Tuesday, September 29, 2009

Decisions Decisions

Well the Daily Mail, having not done enough damage with the MMR hoax, has decided to run with the tragic story of Natalie Morton, who died a few hours after receiving the HPV vaccination to reduce her chances of getting cervical cancer. This is a vaccination that has already been administered to an estimated 1.5 million school girls in a vaccination programme that allows people to opt out. The cause of Natalie's death has yet to be ascertained but there are a number of possibilities.

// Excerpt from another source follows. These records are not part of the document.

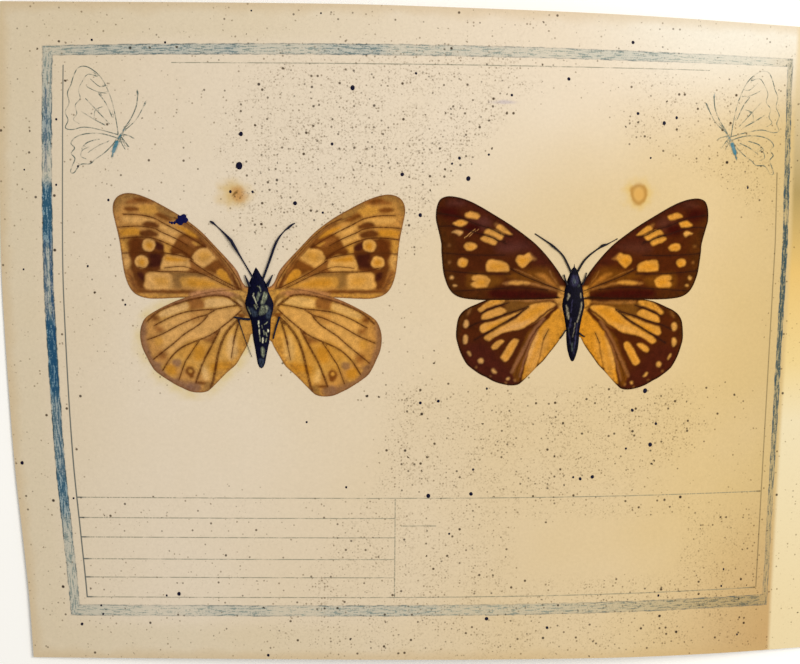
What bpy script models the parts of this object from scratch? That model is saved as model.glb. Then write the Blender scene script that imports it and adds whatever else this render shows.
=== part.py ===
"""An album leaf with two butterflies fixed flat on it: the left one shows its underside, the right
one its upperside.

Frame: metres, +Z up. The leaf lies face up. Its origin is the middle of its box, on the table, +X
runs to the page's right and +Y to its top. The leaf rests on its left edge and on the flat binding
strip along its right edge, and it bows up between them.

The outlines are in millimetres. Page outlines are measured from the middle of the printed page.
Wing outlines are measured from their butterfly's own axis: (out from the axis, up the page).
"""

import bisect
import math

import bmesh
import bpy
from mathutils import Vector

MM = 0.001

# the leaf
LEAF_THICKNESS = 0.45
PAGE_MIDDLE = (0.0, 0.7)  # of the printed page, from the middle of the leaf's box
RIGHT_EDGE = 129.5
LEFT_EDGE = [(-124.0, -91.0), (-124.5, -77.0), (-126.4, -51.0), (-127.7, -34.0), (-129.0, -3.0),
             (-129.5, 16.0), (-129.5, 27.0), (-128.8, 60.0), (-127.6, 91.0)]
BOTTOM_EDGE = [(-124.0, -90.9), (-50.0, -91.2), (10.0, -91.7), (60.0, -92.3), (129.5, -92.4)]
TOP_EDGE = [(-127.6, 90.9), (-40.0, 91.0), (0.0, 90.3), (40.0, 89.3), (85.0, 87.6), (129.5, 86.0)]
BOW = [(-129.5, 0.0), (-100.0, 2.15), (-60.0, 4.8), (-20.0, 6.9), (15.0, 7.65), (45.0, 6.95),
       (75.0, 4.6), (95.0, 2.1), (108.0, 0.55), (118.0, 0.0), (129.5, 0.0)]  # (x, height of the underside)
LEAF_COLUMNS = 48
LEAF_ROWS = 10

# what lies on the leaf, in layers
GAP = 0.3  # between any two pieces
WING_THICKNESS = 0.15
BODY_FLATNESS = 0.36  # a body's height over its half width
ANTENNA_RADIUS = 0.2
LEG_RADIUS = 0.16
CUT_SPACING = 6.0  # between the folds that let a flat wing follow the bow

LOWER_LAYER = GAP
UPPER_LAYER = LOWER_LAYER + WING_THICKNESS + GAP
LEG_LAYER = UPPER_LAYER + WING_THICKNESS + GAP

UNDERSIDE = {
    "axis": -59.3,
    "forewing": [(2.6, 14.0), (4.6, 16.2), (6.0, 19.3), (8.2, 22.1), (12.5, 26.7), (15.4, 29.8),
                 (18.4, 32.3), (21.9, 34.7), (27.2, 37.7), (30.1, 39.1), (33.3, 40.2), (36.0, 40.4),
                 (38.1, 39.6), (39.3, 38.0), (39.6, 35.8), (39.1, 33.0), (37.9, 27.3), (37.2, 21.4),
                 (36.6, 17.9), (35.5, 14.9), (33.9, 13.0), (31.5, 12.0), (28.3, 11.7), (20.1, 12.1),
                 (12.0, 12.2), (6.0, 12.3), (2.6, 12.6)],
    "hindwing": [(2.4, 12.8), (4.9, 14.1), (8.3, 14.3), (11.3, 14.1), (14.2, 13.6), (17.2, 12.9),
                 (21.4, 11.7), (25.6, 9.9), (29.3, 7.9), (31.4, 6.3), (32.4, 4.3), (32.8, 2.3),
                 (32.7, 0.1), (32.2, -2.0), (31.2, -4.2), (30.0, -6.6), (28.4, -8.7), (24.0, -11.7),
                 (21.3, -13.1), (19.2, -14.0), (16.9, -14.3), (14.8, -14.0), (13.3, -12.9),
                 (9.3, -8.8), (6.7, -6.5), (5.3, -4.2), (3.5, -1.0), (2.6, 1.9), (2.3, 4.0),
                 (2.4, 8.5)],
    "right_forewing": {"stretch": (1.035, 0.991), "lean": (-0.026, 0.007), "shift": (-0.4, 0.2)},
    "right_hindwing": {"stretch": (1.018, 1.045), "lean": (-0.033, -0.018), "shift": (0.1, 0.0)},
    "forewing_layer": LOWER_LAYER,
    "hindwing_layer": UPPER_LAYER,
    # (up the page, half width), from the head's tip to the tail
    "body": [(20.6, 0.0), (19.6, 0.6), (18.4, 1.15), (17.0, 1.9), (15.6, 2.55), (13.8, 2.95),
             (12.0, 3.6), (10.5, 3.95), (9.0, 3.75), (7.5, 3.25), (6.0, 2.8), (4.0, 2.6), (2.0, 2.45),
             (0.0, 2.15), (-2.0, 1.75), (-4.0, 1.4), (-6.0, 1.05), (-7.1, 0.6), (-7.5, 0.0)],
    # (up the page, the body's middle line from the axis)
    "body_line": [(20.6, -1.0), (14.0, -0.4), (9.0, 0.0), (3.0, 0.4), (-7.5, 0.3)],
    "left_antenna": [(-2.4, 17.8), (-5.1, 23.3), (-7.8, 27.9), (-9.8, 30.0), (-13.3, 33.0)],
    "right_antenna": [(1.0, 17.8), (3.0, 23.0), (4.2, 26.4), (5.4, 28.7), (6.9, 30.5), (9.7, 32.6)],
    # from the body outwards
    "legs": {
        "left_foreleg": [(-3.1, 15.8), (-3.5, 16.9), (-4.0, 18.4)],
        "right_foreleg": [(2.3, 15.8), (2.8, 16.9), (3.6, 18.5)],
        "left_midleg": [(-2.8, 5.8), (-4.8, 6.4), (-7.0, 6.8)],
        "right_midleg": [(3.6, 0.8), (4.4, 4.0), (5.4, 7.0)],
        "left_hindleg": [(-5.9, 6.2), (-4.7, 2.5), (-3.5, -0.9), (-2.2, -4.3)],
    },
}

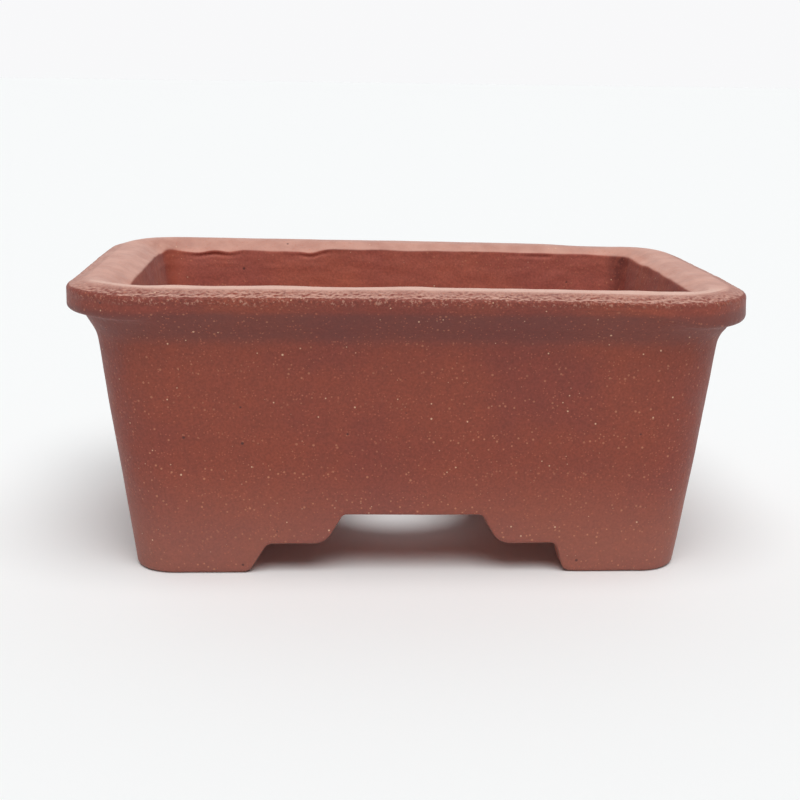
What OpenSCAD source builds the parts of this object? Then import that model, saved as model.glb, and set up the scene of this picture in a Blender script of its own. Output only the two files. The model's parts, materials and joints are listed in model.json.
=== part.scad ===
// Small rectangular bonsai pot, slab built in unglazed stoneware.
// Four walls lean outwards from cut feet to a hollow neck, and a band of four mitred strips
// closes the top. Millimetres, +Z up, origin on the ground under the middle of the pot,
// X along the long side, front wall towards -Y.

/* [Overall] */
// Length over the rim band
pot_length = 120; // [110:1:150]
// Width over the rim band
pot_width = 82; // [76:1:110]
// Height to the top of the rim band
pot_height = 52; // [48:0.5:65]
// Plan radius of the rim band's outer corners
corner_radius = 18; // [17.5:0.5:22]

/* [Walls] */
// Horizontal thickness of a wall slab
wall_thickness = 6.5; // [5:0.1:6.8]
// How far the foot stands in from the rim's outer face
foot_inset = 10.5; // [8:0.1:10.6]
// How far the neck stands in from the rim's outer face
neck_inset = 4.6; // [3.5:0.1:6]
// Depth of the neck below the top of the rim
neck_depth = 8.5; // [8:0.5:11]
// Radius of the hollow under the rim band
neck_radius = 5; // [2:0.5:5]
// Radius of the lower outer edge
foot_edge_radius = 1; // [0.2:0.1:1.5]

/* [Rim band] */
// Thickness of a rim strip
rim_thickness = 5.4; // [4:0.1:6]
// How far a rim strip overhangs the wall that it is laid on
rim_overhang = 2; // [1.5:0.1:3]
// Fall of the rim's sloping shoulder
shoulder_drop = 1.2; // [0.5:0.1:1.3]
// Width of the rim's sloping shoulder
shoulder_width = 3.5; // [3:0.1:5]

/* [Foot openings] */
// Height of the tall middle of the opening
opening_height = 11.3; // [9:0.1:11.5]
// Height of the low step on each side of the middle
step_height = 5.6; // [4:0.1:6]
// Half width of the middle at its top
arch_top_half = 11.8; // [10:0.1:13]
// Half width of the middle where it meets the step
arch_base_half = 15; // [14.8:0.1:17]
// Half width of the step
step_half = 25.8; // [25:0.1:27]
// Half width of the opening on the ground
gap_half = 29; // [28.5:0.1:31]
// Width of a short side's opening as a share of a long side's
short_side_share = 0.6; // [0.55:0.01:0.65]

/* [Floor] */
// Height of the floor slab's underside
floor_underside = 12; // [11.6:0.1:14]
// Thickness of the floor slab
floor_thickness = 5; // [4:0.1:7]
// Diameter of the drain hole in the middle
drain_d = 20; // [10:0.5:24]
// Diameter of a tie wire hole
wire_d = 4; // [2:0.5:5]
// Distance between the tie wire holes along the pot
wire_spacing_x = 64; // [62:1:72]
// Distance between the tie wire holes across the pot
wire_spacing_y = 26; // [20:1:34]

/* [Seam coils] */
// Leg of the coil pressed into an upright inner corner
corner_coil_leg = 2.4; // [1.5:0.1:3]
// Leg of the coil pressed in along the floor
floor_coil_leg = 3; // [2:0.1:3.5]

/* [Hidden] */
$fn = 96;
clay = [0.50, 0.25, 0.20];
rim_clay = [0.66, 0.43, 0.37];
coil_clay = [0.56, 0.30, 0.22];

neck_height = pot_height - neck_depth;
seam_height = pot_height - rim_thickness;
floor_top = floor_underside + floor_thickness;
lean = (foot_inset - neck_inset) / neck_height;
lip_rise = 0.3;
lower_lip_radius = 0.9;
upper_lip_radius = 1.2;
shoulder_radius = 3;
inner_edge_radius = 1.8;
arch_top_radius = 0.8;
arch_base_radius = 4;
step_radius = 1.2;
past = 5;
arc_step = 9;

// A side is [half its straight length, distance from the middle to its corner axes]. Both
// mitre planes of a side pass through its upright corner axes at 45 degrees.
axis_x = pot_length / 2 - corner_radius;
axis_y = pot_width / 2 - corner_radius;
long_side = [axis_x, axis_y];
short_side = [axis_y, axis_x];

// How far a wall's inner face stands in from the rim's outer face, at height z
function inner_inset(z) = foot_inset + wall_thickness - lean * z;

// Corners given as [x, y, radius] become a polygon's points, with an arc at each radius
function unit(v) = v / norm(v);
function arc(before, here, after, radius) =
    let (a = unit(before - here),
         b = unit(after - here),
         half = acos(a * b) / 2,
         centre = here + unit(a + b) * radius / sin(half),
         start = here + a * radius / tan(half) - centre,
         sweep = (cross(a, b) > 0 ? -1 : 1) * (180 - 2 * half),
         steps = ceil(abs(sweep) / arc_step))
    [for (i = [0:steps])
        let (t = sweep * i / steps)
        centre + [start.x * cos(t) - start.y * sin(t), start.x * sin(t) + start.y * cos(t)]];
function flat(corner) = [corner.x, corner.y];
function rounded(corners) =
    let (n = len(corners))
    [for (i = [0:n - 1])
        let (before = flat(corners[(i + n - 1) % n]),
             here = flat(corners[i]),
             after = flat(corners[(i + 1) % n]),
             radius = corners[i].z)
        each (radius == 0 ? [here] : arc(before, here, after, radius))];

// Outer faces from bottom to top, as [distance out from the rim's outer face, height, radius]
wall_face = [[-foot_inset, 0, foot_edge_radius],
             [-neck_inset, neck_height, neck_radius],
             [-rim_overhang, seam_height, 0]];
rim_face = [[-rim_overhang, seam_height, 0],
            [0, seam_height + lip_rise, lower_lip_radius],
            [0, pot_height - shoulder_drop, upper_lip_radius],
            [-shoulder_width, pot_height, shoulder_radius]];

// Extrudes a section (distance out, height) along X, on the side that faces -Y
module along(side, length, section) {
    translate([0, -side[1] - corner_radius, 0])
        rotate([90, 0, 90])
            linear_extrude(length, center = true)
                polygon([for (p = section) [-p.x, p.y]]);
}

// Turns a section an eighth of a circle round a side's corner axis, up to the mitre plane
module round_corner(side, hand, section) {
    translate([hand * side[0], -side[1], 0])
        rotate(hand > 0 ? -90 : -135)
            rotate_extrude(angle = 45)
                polygon([for (p = section) [corner_radius + p.x, p.y]]);
}

// A slab or strip that faces -Y: straight between the corner axes, round in the corners,
// flat on its inner face, and mitred at both ends
module mitred_member(side, bottom, top, face, edge_radius) {
    inner_top = [-inner_inset(top), top, edge_radius];
    inner_bottom = [-inner_inset(bottom), bottom, 0];
    outside_inner_face = [inner_bottom, [past, bottom, 0], [past, top, 0], inner_top];
    to_corner_axis = concat([[-corner_radius, bottom, 0]], face, [[-corner_radius, top, 0]]);
    along(side, 2 * side[0], rounded(concat([inner_bottom], face, [inner_top])));
    intersection() {
        along(side, pot_length, rounded(outside_inner_face));
        for (hand = [-1, 1])
            round_corner(side, hand, rounded(to_corner_axis));
    }
}

// Cutter for the stepped opening in the bottom edge of a wall
module foot_opening(side, share) {
    half = [[arch_top_half * share, opening_height, arch_top_radius],
            [arch_base_half * share, step_height, arch_base_radius * share],
            [step_half * share, step_height, step_radius],
            [gap_half * share, 0, 0],
            [gap_half * share, -past, 0]];
    other_half = [for (i = [len(half) - 1:-1:0]) [-half[i].x, half[i].y, half[i].z]];
    translate([0, -side[1], 0])
        rotate([90, 0, 0])
            linear_extrude(corner_radius + past)
                polygon(rounded(concat(half, other_half)));
}

module wall(side, share) {
    color(clay)
        difference() {
            mitred_member(side, 0, seam_height, wall_face, 0);
            foot_opening(side, share);
        }
}

module rim_strip(side) {
    color(rim_clay)
        mitred_member(side, seam_height, pot_height, rim_face, inner_edge_radius);
}

// The space inside one pair of opposite inner wall faces
module between_walls(side, length, bottom, top) {
    along_middle = [for (z = [bottom, top]) [corner_radius + side[1] - inner_inset(z), z]];
    rotate([90, 0, 90])
        linear_extrude(length, center = true)
            polygon([along_middle[0],
                     along_middle[1],
                     [-along_middle[1].x, along_middle[1].y],
                     [-along_middle[0].x, along_middle[0].y]]);
}

module inside(bottom, top) {
    intersection() {
        between_walls(long_side, pot_length, bottom, top);
        rotate(90)
            between_walls(short_side, pot_length, bottom, top);
    }
}

module floor_slab() {
    color(clay)
        difference() {
            inside(floor_underside, floor_top);
            translate([0, 0, floor_underside - past])
                cylinder(h = floor_thickness + 2 * past, d = drain_d);
            for (x = [-1, 1], y = [-1, 1])
                translate([x * wire_spacing_x / 2, y * wire_spacing_y / 2, floor_underside - past])
                    cylinder(h = floor_thickness + 2 * past, d = wire_d);
        }
}

// The plan of a side between its two mitre planes, from z = 0 up
module between_mitres(side) {
    reach = corner_radius;
    linear_extrude(pot_height)
        polygon([[side[0] - reach, reach - side[1]],
                 [side[0] + reach, -reach - side[1]],
                 [-side[0] - reach, -reach - side[1]],
                 [reach - side[0], reach - side[1]]]);
}

// Everything beyond the slanted face of the coil in the corner towards +X and -Y
module beyond_corner_coil() {
    // Distance out along the corner's diagonal to the slanted face, at height z
    function diagonal(z) =
        (pot_length / 2 + pot_width / 2 - 2 * inner_inset(z) - corner_coil_leg) / sqrt(2);
    rotate([90, 0, 45])
        linear_extrude(pot_length, center = true)
            polygon([[diagonal(0), 0],
                     [diagonal(pot_height), pot_height],
                     [pot_length, pot_height],
                     [pot_length, 0]]);
}

// Three-sided coil along the seam of the floor and a wall, mitred to its neighbours and
// ending against the corner coils
module floor_coil(side) {
    coil_top = floor_top + floor_coil_leg;
    section = [[-inner_inset(floor_top), floor_top],
               [-inner_inset(coil_top), coil_top],
               [-inner_inset(floor_top) - floor_coil_leg, floor_top]];
    color(coil_clay)
        difference() {
            intersection() {
                along(side, pot_length, section);
                between_mitres(side);
            }
            beyond_corner_coil();
            mirror([1, 0, 0])
                beyond_corner_coil();
        }
}

// Three-sided coil up the seam of two walls, from the floor to the rim strips
module corner_coil(x_hand, y_hand) {
    color(coil_clay)
        intersection() {
            inside(floor_top, seam_height);
            mirror([x_hand < 0 ? 1 : 0, 0, 0])
                mirror([0, y_hand > 0 ? 1 : 0, 0])
                    beyond_corner_coil();
        }
}

floor_slab();
wall(long_side, 1);  // front_wall
rotate(180) wall(long_side, 1);  // back_wall
rotate(-90) wall(short_side, short_side_share);  // left_wall
rotate(90) wall(short_side, short_side_share);  // right_wall
rim_strip(long_side);  // rim_front
rotate(180) rim_strip(long_side);  // rim_back
rotate(-90) rim_strip(short_side);  // rim_left
rotate(90) rim_strip(short_side);  // rim_right
floor_coil(long_side);  // floor_coil_front
rotate(180) floor_coil(long_side);  // floor_coil_back
rotate(-90) floor_coil(short_side);  // floor_coil_left
rotate(90) floor_coil(short_side);  // floor_coil_right
corner_coil(-1, -1);  // corner_coil_front_left
corner_coil(1, -1);  // corner_coil_front_right
corner_coil(-1, 1);  // corner_coil_back_left
corner_coil(1, 1);  // corner_coil_back_right
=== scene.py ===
"""Slab-built bonsai pot in unglazed red-brown stoneware.

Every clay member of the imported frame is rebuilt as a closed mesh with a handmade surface. Walls
and rim strips share one section, and all relief depends only on the place in space, so the
surface runs on unbroken over the luted seams. Lengths are in millimetres until the meshes are
made, and then in metres.
"""
import json
import math

import bpy
import numpy as np
from mathutils import Matrix, Vector


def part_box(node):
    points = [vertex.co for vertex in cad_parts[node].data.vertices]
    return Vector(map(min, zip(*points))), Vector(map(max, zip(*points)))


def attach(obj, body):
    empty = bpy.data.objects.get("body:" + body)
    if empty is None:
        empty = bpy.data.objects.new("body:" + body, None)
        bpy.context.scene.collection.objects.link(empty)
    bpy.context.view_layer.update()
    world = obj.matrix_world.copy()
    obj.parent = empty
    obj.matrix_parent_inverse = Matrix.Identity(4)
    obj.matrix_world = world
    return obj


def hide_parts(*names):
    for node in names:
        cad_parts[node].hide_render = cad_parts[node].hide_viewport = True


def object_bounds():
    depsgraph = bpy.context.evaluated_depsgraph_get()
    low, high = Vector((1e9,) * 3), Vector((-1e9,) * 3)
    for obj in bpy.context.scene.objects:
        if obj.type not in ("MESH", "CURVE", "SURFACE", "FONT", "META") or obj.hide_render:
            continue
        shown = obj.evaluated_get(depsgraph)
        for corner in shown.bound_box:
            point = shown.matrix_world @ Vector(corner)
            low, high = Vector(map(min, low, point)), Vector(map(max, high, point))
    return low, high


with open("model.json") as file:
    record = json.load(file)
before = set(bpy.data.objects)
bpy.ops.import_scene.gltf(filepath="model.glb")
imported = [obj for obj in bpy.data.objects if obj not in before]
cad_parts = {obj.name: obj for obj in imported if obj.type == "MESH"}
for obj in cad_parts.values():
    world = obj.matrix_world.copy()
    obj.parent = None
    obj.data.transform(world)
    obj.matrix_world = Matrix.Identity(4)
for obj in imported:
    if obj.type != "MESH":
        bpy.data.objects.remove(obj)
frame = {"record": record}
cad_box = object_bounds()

MM = 0.001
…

1) She just died. It's awful, but otherwise healthy people do just die. Sudden Adult Death Syndrome is a genuine killer, and more can be found out about it here. A study in 2007 entitled Sudden Arrhythmic Death Syndrome (SADS) - a national survey of sudden unexplained cardiac death estimated about 500 deaths a year from the condition.
2) The vaccine batch administered at the school was in some way contaminated, and the contamination led to the fatality. This is being looked into. Other girls at the school experienced minor adverse reactions, such as nausea, and whereas these reactions have been recorded in relation to the HPV vaccine, the link is suggestive enough for the theory to carry some weight. The proof here will be in the analysis of the vaccine itself.
3) The vaccine was not contaminated, Natalie reacted badly to it and died.

As it currently stands, we do not know which of the three possibilities, if any, is correct, so let's have a look instead at the implications.

1) This is the clearest. The death was not preventable in any meaningful way. No further, similar deaths are likely in the next few days.
2) The particular batch of vaccines is now not in use pending analysis. No further similar deaths are likely in the next few days.
3) Out of 1.5 million people given the vaccine, one has had a fatal reaction to it. Further similar deaths are extremely unlikely in the next few days.

So really the most responsible thing a journalist could do would be to hold the story back until they had enough information to report on it correctly. Currently the story consists of uncertainty and panic. What are the implications of reporting that? People who would otherwise have received the vaccine will now not receive the vaccine. Some of these people may go on to suffer from cervical cancer as a result.

Much is said on the subject of vaccines about weighing risks and benefits, and it seems clear here that there was little benefit (beyond newspaper sales) and a great deal of risk involved in reporting this story.

For decent information on the HPV vaccine and cervical cancer, visit the following links:

1 comment:

  1. Yup, and in the radio this afternoon there is mention of parents withdrawing consent for their daughters to have the vaccine. Not only that, the Mail Online's comments on these stories are full of paranoid haters of modern medicine, one fool even claiming that vaccines never saved any lives, ever.